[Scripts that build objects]

####################

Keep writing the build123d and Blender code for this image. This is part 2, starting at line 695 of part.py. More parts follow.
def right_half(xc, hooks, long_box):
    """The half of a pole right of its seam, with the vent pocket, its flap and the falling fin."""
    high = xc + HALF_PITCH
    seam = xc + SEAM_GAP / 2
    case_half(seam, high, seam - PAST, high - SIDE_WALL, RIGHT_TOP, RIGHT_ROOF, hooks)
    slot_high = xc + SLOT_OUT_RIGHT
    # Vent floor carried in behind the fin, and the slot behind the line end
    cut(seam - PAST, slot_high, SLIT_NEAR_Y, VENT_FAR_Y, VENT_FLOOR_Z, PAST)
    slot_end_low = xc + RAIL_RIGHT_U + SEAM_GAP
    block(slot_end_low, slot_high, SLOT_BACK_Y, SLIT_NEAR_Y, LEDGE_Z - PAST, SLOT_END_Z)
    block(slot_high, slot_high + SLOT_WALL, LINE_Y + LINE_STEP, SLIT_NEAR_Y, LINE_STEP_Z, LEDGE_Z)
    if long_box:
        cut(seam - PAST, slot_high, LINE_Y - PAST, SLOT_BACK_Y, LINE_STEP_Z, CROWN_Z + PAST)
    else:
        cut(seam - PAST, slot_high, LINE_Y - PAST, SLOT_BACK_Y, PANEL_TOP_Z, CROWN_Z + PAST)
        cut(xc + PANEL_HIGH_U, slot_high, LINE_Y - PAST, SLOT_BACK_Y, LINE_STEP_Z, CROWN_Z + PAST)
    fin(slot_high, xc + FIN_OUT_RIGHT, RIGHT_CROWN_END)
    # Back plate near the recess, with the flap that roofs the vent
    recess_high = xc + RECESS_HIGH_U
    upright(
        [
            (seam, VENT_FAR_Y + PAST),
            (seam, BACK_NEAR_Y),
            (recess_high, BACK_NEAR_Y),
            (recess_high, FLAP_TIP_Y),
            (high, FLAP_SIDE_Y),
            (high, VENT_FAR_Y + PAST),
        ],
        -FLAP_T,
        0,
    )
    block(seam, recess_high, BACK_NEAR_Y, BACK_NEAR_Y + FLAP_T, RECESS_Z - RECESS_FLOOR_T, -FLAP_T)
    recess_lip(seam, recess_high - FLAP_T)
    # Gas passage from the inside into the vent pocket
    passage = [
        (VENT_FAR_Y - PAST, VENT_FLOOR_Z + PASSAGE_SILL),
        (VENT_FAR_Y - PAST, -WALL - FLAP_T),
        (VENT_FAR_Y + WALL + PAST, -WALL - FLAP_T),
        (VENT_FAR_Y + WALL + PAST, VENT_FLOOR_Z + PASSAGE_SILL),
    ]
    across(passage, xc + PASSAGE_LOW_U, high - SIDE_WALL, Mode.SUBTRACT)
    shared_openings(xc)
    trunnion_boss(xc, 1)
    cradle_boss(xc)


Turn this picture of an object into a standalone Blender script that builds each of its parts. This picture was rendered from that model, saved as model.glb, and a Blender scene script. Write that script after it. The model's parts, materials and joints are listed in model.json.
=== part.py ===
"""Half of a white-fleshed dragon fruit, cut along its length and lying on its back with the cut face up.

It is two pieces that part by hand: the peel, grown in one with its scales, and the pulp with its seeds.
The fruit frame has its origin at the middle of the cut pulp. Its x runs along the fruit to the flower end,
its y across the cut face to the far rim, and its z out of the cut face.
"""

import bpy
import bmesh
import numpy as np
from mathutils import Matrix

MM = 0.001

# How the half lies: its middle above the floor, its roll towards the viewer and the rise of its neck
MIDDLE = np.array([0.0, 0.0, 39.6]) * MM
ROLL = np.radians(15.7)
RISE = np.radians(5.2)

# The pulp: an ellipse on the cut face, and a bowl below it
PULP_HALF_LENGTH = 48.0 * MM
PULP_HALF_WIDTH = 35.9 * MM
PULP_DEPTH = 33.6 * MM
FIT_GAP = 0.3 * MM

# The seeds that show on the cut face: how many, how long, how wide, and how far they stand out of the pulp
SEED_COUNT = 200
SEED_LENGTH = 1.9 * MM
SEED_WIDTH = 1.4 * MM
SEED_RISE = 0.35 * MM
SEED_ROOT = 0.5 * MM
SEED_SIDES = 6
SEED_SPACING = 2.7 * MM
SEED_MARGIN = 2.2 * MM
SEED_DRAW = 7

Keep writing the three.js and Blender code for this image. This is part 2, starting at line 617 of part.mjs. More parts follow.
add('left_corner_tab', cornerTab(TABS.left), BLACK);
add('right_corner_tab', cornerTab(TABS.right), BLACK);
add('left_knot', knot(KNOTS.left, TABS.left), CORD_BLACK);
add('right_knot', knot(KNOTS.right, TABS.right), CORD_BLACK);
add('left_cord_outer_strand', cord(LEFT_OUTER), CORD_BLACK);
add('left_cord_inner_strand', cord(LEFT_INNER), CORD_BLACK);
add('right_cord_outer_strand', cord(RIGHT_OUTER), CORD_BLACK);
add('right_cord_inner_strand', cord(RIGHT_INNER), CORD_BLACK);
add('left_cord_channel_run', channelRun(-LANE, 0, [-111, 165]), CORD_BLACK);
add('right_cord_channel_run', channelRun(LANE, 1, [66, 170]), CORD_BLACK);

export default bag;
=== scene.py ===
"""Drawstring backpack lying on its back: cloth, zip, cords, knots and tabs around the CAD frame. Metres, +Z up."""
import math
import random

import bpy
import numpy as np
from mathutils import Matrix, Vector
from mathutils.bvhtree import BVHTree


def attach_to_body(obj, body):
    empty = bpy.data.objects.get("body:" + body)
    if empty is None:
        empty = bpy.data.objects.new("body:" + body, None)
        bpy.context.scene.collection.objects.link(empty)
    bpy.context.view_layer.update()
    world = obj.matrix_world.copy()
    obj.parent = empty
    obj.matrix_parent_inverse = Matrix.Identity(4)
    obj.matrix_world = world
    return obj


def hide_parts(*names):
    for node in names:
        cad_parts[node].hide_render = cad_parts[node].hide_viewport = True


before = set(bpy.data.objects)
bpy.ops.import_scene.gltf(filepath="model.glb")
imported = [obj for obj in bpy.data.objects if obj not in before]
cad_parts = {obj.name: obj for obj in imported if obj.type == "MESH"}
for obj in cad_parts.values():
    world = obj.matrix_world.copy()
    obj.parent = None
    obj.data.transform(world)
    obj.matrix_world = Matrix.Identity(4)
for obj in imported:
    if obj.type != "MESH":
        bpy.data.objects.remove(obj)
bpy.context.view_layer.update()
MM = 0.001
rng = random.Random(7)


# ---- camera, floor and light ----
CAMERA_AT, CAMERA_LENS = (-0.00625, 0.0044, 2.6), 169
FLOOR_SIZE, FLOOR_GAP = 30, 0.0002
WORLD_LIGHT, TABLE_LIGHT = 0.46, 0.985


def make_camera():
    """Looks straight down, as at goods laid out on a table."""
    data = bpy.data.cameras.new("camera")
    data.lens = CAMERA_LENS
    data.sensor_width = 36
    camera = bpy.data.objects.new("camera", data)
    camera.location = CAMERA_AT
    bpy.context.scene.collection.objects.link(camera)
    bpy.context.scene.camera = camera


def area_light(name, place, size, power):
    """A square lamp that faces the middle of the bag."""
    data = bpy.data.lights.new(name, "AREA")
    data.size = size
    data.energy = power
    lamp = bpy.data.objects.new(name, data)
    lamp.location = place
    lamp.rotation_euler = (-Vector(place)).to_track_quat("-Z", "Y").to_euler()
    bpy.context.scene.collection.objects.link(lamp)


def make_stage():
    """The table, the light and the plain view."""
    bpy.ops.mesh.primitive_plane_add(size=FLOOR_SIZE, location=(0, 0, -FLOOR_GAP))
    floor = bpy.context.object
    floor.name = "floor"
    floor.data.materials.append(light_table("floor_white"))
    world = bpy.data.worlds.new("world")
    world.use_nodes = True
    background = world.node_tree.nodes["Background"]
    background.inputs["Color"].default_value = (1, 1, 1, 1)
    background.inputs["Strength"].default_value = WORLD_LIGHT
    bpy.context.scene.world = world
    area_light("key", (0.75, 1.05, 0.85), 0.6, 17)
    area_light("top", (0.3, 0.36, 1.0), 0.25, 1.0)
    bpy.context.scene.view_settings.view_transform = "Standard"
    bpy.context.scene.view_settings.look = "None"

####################

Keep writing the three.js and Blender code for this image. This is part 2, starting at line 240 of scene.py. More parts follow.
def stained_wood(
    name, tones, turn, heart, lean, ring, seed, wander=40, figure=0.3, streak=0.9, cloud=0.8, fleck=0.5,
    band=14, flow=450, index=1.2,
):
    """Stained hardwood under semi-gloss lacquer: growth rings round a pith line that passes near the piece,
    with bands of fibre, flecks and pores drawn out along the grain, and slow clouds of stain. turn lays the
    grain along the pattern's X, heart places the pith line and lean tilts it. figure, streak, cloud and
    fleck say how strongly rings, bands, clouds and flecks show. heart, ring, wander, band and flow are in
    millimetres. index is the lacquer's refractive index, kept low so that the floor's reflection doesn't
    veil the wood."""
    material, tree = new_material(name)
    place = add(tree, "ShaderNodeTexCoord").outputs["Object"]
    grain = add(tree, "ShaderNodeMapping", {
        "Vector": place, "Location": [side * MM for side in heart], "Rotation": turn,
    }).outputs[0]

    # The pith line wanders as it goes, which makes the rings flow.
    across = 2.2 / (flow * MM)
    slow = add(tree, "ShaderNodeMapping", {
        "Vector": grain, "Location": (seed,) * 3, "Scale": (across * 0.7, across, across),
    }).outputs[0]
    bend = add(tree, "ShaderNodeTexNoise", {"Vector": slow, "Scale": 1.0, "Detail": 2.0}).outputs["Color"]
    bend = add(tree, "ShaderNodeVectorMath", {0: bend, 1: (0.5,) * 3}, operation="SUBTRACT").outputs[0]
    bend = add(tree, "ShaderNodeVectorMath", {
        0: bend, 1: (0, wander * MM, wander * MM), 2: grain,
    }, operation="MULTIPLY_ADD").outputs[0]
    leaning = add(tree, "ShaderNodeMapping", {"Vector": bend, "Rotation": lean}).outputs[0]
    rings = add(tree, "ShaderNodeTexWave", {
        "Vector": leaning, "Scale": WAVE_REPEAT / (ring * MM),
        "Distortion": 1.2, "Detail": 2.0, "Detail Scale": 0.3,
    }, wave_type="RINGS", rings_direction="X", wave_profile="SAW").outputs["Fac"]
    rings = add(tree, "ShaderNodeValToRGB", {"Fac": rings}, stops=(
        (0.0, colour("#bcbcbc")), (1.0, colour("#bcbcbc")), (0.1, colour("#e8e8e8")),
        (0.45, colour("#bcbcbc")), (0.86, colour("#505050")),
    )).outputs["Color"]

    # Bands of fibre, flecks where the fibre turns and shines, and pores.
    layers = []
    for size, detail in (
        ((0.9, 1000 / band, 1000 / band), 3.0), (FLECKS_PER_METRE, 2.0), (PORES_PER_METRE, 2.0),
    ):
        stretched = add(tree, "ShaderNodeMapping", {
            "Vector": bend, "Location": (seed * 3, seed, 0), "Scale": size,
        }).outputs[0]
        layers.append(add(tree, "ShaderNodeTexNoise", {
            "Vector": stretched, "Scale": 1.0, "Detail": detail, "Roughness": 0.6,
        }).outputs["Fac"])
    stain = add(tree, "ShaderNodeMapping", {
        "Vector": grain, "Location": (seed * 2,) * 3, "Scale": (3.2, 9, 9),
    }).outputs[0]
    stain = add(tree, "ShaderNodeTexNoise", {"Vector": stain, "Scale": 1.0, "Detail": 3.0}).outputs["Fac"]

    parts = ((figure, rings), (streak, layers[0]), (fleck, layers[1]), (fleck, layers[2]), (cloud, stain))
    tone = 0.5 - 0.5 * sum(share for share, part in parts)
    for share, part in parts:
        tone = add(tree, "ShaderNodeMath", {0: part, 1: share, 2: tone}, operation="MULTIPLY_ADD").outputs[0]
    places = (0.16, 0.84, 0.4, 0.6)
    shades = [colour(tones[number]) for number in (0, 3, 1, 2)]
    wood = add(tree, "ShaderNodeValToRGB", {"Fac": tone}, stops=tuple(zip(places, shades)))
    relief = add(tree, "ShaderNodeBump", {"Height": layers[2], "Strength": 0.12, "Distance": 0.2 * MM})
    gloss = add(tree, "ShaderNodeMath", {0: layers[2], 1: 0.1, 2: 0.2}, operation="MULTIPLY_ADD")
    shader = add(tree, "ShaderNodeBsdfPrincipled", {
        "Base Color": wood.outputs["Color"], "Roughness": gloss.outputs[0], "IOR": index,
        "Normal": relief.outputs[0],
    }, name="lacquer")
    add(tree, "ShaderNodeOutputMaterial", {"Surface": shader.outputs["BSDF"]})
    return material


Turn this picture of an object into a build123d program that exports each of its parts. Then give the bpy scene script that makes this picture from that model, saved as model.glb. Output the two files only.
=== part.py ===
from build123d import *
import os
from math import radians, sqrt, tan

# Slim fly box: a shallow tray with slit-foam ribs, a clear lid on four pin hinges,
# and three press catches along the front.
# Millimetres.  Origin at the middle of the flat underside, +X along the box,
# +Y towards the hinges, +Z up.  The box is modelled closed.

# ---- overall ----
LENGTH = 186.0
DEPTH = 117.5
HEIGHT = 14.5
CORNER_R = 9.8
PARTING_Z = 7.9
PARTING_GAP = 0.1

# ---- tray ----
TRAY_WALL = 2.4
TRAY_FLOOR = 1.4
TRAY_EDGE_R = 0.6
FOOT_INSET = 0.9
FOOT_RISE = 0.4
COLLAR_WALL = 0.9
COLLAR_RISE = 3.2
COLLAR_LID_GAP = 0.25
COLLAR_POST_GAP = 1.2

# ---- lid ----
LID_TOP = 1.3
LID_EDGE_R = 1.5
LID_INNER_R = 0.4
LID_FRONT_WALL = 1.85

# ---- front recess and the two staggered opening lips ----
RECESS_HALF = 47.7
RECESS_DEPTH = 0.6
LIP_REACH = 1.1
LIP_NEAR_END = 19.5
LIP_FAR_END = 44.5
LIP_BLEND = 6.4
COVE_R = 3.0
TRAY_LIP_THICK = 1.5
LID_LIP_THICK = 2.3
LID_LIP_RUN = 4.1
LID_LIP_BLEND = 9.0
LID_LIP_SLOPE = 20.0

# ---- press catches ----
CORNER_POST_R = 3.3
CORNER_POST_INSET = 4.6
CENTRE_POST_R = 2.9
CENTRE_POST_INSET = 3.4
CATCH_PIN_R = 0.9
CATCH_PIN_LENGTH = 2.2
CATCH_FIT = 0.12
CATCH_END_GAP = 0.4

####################

*TASK STATEMENT*
The lines from the one containing "part.mjs. More parts follow." to the one containing "before = set(bpy.data.objects)", both included, are to be extracted exactly; give no other line.

*REPLY TO THE EXERCISE*
Keep writing the three.js and Blender code for this image. This is part 2, starting at line 617 of part.mjs. More parts follow.
add('left_corner_tab', cornerTab(TABS.left), BLACK);
add('right_corner_tab', cornerTab(TABS.right), BLACK);
add('left_knot', knot(KNOTS.left, TABS.left), CORD_BLACK);
add('right_knot', knot(KNOTS.right, TABS.right), CORD_BLACK);
add('left_cord_outer_strand', cord(LEFT_OUTER), CORD_BLACK);
add('left_cord_inner_strand', cord(LEFT_INNER), CORD_BLACK);
add('right_cord_outer_strand', cord(RIGHT_OUTER), CORD_BLACK);
add('right_cord_inner_strand', cord(RIGHT_INNER), CORD_BLACK);
add('left_cord_channel_run', channelRun(-LANE, 0, [-111, 165]), CORD_BLACK);
add('right_cord_channel_run', channelRun(LANE, 1, [66, 170]), CORD_BLACK);

export default bag;
=== scene.py ===
"""Drawstring backpack lying on its back: cloth, zip, cords, knots and tabs around the CAD frame. Metres, +Z up."""
import math
import random

import bpy
import numpy as np
from mathutils import Matrix, Vector
from mathutils.bvhtree import BVHTree


def attach_to_body(obj, body):
    empty = bpy.data.objects.get("body:" + body)
    if empty is None:
        empty = bpy.data.objects.new("body:" + body, None)
        bpy.context.scene.collection.objects.link(empty)
    bpy.context.view_layer.update()
    world = obj.matrix_world.copy()
    obj.parent = empty
    obj.matrix_parent_inverse = Matrix.Identity(4)
    obj.matrix_world = world
    return obj


def hide_parts(*names):
    for node in names:
        cad_parts[node].hide_render = cad_parts[node].hide_viewport = True


before = set(bpy.data.objects)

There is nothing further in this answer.